• Required task: From the line with "cad_parts[node].hide_render = cad_parts[node].hide_viewport" through the final line, please write out the listing exactly, including both of those lines.
● ● ● ● ●
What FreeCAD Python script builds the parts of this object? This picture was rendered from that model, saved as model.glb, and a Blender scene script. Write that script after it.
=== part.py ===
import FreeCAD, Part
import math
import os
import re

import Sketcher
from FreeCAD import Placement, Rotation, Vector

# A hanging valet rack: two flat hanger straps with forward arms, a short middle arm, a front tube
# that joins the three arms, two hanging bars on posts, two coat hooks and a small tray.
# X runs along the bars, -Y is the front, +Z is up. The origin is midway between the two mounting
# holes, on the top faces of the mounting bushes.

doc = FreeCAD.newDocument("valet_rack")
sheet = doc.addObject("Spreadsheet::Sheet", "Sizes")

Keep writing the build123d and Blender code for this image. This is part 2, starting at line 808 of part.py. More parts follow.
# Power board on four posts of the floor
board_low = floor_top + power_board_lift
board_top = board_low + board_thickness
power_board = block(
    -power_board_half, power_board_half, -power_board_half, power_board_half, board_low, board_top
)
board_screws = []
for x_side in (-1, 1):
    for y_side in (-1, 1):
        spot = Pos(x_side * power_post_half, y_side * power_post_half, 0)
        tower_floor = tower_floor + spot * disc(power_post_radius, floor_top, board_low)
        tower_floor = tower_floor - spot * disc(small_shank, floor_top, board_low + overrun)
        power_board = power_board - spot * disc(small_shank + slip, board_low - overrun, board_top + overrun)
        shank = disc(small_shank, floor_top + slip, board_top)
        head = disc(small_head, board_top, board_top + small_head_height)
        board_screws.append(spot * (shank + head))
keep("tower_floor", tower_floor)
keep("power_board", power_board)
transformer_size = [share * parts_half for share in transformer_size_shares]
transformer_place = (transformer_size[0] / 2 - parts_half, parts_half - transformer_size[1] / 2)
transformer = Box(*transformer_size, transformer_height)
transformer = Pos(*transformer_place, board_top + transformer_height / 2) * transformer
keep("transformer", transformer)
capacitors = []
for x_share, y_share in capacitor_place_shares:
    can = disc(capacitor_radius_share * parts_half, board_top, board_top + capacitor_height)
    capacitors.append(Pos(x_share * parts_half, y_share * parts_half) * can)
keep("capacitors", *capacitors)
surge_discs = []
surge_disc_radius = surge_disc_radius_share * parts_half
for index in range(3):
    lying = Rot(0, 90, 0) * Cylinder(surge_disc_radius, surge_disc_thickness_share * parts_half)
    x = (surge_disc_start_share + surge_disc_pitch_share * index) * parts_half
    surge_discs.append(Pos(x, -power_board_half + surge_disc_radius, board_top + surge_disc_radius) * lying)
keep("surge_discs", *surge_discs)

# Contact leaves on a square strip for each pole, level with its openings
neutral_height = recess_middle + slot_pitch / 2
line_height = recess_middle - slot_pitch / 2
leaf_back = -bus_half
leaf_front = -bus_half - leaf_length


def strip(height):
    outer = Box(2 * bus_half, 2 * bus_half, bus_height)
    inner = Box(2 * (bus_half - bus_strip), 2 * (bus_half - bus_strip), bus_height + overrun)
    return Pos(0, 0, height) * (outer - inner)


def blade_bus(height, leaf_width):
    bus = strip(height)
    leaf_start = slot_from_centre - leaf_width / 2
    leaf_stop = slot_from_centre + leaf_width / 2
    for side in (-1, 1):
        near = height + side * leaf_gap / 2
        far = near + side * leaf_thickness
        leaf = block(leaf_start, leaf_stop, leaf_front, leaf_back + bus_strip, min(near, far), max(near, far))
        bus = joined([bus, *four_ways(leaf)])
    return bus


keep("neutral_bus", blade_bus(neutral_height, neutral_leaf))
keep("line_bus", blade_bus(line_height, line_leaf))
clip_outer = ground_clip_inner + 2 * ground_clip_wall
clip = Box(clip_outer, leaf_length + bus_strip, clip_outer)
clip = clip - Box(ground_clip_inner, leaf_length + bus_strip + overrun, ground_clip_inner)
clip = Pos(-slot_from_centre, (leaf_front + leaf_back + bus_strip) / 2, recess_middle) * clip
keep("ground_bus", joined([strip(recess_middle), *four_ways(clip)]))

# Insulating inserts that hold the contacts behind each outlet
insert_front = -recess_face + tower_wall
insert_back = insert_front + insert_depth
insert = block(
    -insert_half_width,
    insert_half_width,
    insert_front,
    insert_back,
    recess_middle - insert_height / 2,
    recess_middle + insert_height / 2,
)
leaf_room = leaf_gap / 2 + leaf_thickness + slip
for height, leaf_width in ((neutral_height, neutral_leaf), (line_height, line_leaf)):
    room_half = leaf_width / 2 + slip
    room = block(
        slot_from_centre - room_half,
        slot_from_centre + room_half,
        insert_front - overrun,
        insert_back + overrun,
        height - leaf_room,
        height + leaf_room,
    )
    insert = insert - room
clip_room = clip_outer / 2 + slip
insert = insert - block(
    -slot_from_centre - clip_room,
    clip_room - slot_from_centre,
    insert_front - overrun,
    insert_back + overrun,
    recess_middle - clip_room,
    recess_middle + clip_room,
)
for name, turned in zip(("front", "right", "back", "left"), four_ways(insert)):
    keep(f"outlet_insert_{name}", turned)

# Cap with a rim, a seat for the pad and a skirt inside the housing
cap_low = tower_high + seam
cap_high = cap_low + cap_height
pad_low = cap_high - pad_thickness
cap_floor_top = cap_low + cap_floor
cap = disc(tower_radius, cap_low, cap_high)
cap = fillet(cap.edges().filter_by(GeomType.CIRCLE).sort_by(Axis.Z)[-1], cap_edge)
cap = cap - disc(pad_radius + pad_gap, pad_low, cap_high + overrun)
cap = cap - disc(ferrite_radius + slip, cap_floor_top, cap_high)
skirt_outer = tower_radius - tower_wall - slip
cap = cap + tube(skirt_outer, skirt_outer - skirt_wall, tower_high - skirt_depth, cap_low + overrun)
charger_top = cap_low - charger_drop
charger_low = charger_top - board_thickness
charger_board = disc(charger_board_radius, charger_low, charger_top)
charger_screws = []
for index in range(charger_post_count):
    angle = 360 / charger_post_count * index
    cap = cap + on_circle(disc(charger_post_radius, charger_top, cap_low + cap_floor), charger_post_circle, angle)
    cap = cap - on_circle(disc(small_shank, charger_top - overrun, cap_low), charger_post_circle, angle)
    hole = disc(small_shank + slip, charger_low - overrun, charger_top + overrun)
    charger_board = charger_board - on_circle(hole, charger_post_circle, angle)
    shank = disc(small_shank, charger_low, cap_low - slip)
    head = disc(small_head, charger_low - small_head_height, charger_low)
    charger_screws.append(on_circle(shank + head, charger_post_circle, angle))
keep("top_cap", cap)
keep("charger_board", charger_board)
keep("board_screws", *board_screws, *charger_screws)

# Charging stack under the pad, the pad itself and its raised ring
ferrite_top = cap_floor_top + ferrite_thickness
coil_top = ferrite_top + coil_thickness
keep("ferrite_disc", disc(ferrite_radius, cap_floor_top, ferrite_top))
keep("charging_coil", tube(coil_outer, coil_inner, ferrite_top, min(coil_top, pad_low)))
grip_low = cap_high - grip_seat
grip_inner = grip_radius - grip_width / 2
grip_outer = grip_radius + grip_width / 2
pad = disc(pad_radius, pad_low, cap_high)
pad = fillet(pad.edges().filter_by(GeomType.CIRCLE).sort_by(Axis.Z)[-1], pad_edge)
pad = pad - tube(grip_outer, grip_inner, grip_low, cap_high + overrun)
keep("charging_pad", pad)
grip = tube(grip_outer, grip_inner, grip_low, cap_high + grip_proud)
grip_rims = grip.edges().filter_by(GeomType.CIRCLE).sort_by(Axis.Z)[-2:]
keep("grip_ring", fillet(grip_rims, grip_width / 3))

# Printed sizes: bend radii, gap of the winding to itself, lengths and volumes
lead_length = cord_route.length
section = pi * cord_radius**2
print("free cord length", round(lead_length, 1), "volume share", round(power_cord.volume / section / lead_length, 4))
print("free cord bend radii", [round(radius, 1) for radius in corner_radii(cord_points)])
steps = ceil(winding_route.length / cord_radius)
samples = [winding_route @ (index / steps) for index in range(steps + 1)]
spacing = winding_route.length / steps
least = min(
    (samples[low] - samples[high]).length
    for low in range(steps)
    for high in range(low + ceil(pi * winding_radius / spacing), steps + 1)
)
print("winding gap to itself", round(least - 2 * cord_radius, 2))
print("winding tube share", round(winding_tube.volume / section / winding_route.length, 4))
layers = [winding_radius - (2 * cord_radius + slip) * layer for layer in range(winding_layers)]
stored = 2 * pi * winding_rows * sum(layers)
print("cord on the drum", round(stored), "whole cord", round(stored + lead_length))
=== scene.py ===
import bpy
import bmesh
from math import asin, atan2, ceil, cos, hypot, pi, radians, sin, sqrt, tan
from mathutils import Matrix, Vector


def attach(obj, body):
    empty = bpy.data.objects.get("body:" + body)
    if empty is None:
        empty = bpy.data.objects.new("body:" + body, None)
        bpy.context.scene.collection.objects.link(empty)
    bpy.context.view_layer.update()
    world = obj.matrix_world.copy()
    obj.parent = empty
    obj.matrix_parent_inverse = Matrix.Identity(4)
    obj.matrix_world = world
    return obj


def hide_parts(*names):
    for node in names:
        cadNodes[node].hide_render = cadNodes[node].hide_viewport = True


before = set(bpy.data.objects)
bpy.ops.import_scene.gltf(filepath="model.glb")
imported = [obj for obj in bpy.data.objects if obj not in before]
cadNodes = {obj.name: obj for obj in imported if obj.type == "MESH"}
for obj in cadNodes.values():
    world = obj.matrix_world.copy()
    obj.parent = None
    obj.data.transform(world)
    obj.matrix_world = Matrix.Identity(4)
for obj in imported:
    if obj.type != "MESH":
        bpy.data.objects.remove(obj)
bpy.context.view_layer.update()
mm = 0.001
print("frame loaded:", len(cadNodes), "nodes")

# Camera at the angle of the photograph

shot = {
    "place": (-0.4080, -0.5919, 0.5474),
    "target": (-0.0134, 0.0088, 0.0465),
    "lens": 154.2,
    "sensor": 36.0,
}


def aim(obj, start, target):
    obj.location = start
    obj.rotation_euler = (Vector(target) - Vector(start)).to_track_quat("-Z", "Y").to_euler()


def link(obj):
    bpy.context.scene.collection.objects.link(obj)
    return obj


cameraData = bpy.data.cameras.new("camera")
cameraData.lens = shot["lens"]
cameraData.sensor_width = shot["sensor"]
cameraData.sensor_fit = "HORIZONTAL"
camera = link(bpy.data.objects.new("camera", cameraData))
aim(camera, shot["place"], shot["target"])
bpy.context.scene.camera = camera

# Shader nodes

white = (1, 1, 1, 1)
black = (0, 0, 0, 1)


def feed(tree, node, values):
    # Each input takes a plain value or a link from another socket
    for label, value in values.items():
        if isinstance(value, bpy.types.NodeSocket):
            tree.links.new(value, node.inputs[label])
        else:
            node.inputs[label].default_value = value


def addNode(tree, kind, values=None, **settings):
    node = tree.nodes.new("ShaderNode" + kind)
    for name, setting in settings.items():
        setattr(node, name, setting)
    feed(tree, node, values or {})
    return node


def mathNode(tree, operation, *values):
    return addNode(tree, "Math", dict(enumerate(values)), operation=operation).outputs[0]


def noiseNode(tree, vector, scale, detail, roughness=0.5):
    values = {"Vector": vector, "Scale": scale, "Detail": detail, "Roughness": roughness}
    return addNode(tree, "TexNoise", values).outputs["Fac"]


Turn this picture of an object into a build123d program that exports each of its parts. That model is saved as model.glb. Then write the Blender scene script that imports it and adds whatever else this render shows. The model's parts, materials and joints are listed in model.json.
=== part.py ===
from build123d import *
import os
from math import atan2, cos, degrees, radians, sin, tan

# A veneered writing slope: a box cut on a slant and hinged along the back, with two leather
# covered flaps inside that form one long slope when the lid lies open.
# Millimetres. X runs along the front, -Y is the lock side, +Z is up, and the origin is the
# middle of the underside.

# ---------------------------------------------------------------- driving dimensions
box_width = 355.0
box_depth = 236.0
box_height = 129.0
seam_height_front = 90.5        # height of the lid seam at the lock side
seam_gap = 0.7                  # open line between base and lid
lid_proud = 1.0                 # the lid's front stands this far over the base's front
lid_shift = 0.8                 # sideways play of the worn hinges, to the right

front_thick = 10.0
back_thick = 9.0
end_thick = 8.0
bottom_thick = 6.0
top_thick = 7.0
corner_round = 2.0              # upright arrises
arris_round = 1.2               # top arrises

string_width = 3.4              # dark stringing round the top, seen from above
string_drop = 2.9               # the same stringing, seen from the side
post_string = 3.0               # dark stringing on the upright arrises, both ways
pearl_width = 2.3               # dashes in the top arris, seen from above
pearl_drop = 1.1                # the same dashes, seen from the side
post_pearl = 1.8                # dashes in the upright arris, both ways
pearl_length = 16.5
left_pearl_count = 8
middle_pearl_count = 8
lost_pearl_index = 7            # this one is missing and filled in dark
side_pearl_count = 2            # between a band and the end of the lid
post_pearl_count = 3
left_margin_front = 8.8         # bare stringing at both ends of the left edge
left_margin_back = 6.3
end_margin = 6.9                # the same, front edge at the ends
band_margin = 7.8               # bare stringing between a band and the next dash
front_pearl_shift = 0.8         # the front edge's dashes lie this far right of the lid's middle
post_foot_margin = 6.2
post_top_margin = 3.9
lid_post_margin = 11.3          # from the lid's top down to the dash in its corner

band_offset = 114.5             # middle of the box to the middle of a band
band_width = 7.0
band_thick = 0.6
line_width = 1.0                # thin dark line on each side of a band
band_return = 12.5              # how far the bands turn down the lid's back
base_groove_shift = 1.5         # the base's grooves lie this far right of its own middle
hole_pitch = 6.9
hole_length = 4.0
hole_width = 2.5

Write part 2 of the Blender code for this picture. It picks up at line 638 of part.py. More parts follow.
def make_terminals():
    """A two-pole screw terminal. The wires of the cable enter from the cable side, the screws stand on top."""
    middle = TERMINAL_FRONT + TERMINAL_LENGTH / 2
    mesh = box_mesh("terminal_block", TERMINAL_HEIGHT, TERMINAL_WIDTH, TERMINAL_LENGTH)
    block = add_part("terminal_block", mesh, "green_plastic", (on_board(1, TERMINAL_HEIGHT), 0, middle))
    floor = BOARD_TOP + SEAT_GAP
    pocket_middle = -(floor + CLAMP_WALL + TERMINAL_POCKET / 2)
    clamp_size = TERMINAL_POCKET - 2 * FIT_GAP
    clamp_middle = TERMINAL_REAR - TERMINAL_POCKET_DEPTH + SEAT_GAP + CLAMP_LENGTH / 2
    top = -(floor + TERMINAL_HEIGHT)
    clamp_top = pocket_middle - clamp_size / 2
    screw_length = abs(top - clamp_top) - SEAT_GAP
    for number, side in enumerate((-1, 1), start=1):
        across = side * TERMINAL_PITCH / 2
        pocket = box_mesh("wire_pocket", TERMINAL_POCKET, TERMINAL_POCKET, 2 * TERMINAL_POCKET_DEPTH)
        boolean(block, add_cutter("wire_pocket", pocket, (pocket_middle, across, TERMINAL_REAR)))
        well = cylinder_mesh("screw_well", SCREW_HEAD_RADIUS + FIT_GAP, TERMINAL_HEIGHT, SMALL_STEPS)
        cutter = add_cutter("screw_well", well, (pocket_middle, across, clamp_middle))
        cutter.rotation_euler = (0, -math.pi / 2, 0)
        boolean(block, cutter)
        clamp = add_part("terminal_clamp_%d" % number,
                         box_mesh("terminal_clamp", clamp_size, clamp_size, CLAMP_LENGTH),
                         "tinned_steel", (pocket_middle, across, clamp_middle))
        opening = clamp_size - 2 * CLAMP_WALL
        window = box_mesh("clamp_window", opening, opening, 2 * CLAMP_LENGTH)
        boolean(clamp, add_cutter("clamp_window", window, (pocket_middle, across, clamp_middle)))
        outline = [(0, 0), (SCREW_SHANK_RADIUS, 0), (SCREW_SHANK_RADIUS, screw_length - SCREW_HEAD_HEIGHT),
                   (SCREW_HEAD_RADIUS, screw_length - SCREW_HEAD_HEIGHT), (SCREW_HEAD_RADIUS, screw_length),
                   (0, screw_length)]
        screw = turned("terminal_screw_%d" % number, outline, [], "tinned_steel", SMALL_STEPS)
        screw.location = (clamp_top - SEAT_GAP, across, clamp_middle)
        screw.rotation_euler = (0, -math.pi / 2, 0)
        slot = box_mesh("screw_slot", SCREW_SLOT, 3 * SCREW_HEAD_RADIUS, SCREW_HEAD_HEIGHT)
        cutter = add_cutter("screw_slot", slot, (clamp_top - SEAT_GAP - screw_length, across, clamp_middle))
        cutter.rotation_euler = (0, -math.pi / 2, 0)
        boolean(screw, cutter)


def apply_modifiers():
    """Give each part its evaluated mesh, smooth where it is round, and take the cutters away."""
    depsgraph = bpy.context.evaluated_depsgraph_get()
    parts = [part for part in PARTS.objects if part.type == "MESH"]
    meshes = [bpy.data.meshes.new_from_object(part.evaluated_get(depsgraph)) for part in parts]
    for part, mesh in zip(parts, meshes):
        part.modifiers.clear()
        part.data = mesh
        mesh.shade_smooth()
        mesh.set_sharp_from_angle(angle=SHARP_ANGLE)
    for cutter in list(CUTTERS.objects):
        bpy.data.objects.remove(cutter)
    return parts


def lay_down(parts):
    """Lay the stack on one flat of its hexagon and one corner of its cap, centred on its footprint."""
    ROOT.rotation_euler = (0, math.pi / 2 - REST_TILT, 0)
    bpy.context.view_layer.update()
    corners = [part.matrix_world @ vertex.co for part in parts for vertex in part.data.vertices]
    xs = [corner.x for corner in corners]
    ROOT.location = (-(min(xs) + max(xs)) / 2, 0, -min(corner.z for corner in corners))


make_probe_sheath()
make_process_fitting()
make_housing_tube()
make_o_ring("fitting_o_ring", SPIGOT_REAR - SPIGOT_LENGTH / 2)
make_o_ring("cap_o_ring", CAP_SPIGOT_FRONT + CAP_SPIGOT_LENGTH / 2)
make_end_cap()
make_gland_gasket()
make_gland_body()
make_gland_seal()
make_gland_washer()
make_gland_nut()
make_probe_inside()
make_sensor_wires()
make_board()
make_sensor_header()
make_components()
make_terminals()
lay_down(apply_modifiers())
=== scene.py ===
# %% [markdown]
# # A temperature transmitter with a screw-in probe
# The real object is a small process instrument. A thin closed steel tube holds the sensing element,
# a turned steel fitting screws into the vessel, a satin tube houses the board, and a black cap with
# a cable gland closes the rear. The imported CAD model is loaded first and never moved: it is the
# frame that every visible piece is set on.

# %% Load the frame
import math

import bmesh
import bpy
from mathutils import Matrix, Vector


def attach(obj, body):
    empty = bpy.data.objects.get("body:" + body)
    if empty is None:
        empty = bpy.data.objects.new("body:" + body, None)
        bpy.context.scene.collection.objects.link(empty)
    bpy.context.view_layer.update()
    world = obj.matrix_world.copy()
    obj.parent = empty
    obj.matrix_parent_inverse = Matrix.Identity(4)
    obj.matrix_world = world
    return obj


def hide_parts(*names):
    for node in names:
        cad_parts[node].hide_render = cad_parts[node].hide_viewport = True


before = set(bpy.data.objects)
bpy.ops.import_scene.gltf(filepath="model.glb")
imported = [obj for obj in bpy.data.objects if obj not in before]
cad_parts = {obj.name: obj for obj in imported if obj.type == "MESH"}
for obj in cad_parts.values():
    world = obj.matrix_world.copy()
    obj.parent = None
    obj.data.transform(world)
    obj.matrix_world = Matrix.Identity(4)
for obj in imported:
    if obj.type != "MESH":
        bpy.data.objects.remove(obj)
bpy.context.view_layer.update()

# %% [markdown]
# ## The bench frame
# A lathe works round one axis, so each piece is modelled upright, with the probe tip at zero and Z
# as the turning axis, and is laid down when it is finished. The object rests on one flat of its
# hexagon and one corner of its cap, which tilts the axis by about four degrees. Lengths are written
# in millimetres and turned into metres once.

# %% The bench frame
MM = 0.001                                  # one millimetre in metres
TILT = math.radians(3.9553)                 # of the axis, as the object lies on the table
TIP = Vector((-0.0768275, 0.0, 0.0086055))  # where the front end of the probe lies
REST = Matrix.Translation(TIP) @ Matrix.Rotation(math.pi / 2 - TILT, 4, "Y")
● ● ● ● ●
• Answer to this task:
        cad_parts[node].hide_render = cad_parts[node].hide_viewport = True


before = set(bpy.data.objects)
bpy.ops.import_scene.gltf(filepath="model.glb")
imported = [obj for obj in bpy.data.objects if obj not in before]
cad_parts = {obj.name: obj for obj in imported if obj.type == "MESH"}
for obj in cad_parts.values():
    world = obj.matrix_world.copy()
    obj.parent = None
    obj.data.transform(world)
    obj.matrix_world = Matrix.Identity(4)
for obj in imported:
    if obj.type != "MESH":
        bpy.data.objects.remove(obj)
bpy.context.view_layer.update()

# %% [markdown]
# ## The bench frame
# A lathe works round one axis, so each piece is modelled upright, with the probe tip at zero and Z
# as the turning axis, and is laid down when it is finished. The object rests on one flat of its
# hexagon and one corner of its cap, which tilts the axis by about four degrees. Lengths are written
# in millimetres and turned into metres once.

# %% The bench frame
MM = 0.001                                  # one millimetre in metres
TILT = math.radians(3.9553)                 # of the axis, as the object lies on the table
TIP = Vector((-0.0768275, 0.0, 0.0086055))  # where the front end of the probe lies
REST = Matrix.Translation(TIP) @ Matrix.Rotation(math.pi / 2 - TILT, 4, "Y")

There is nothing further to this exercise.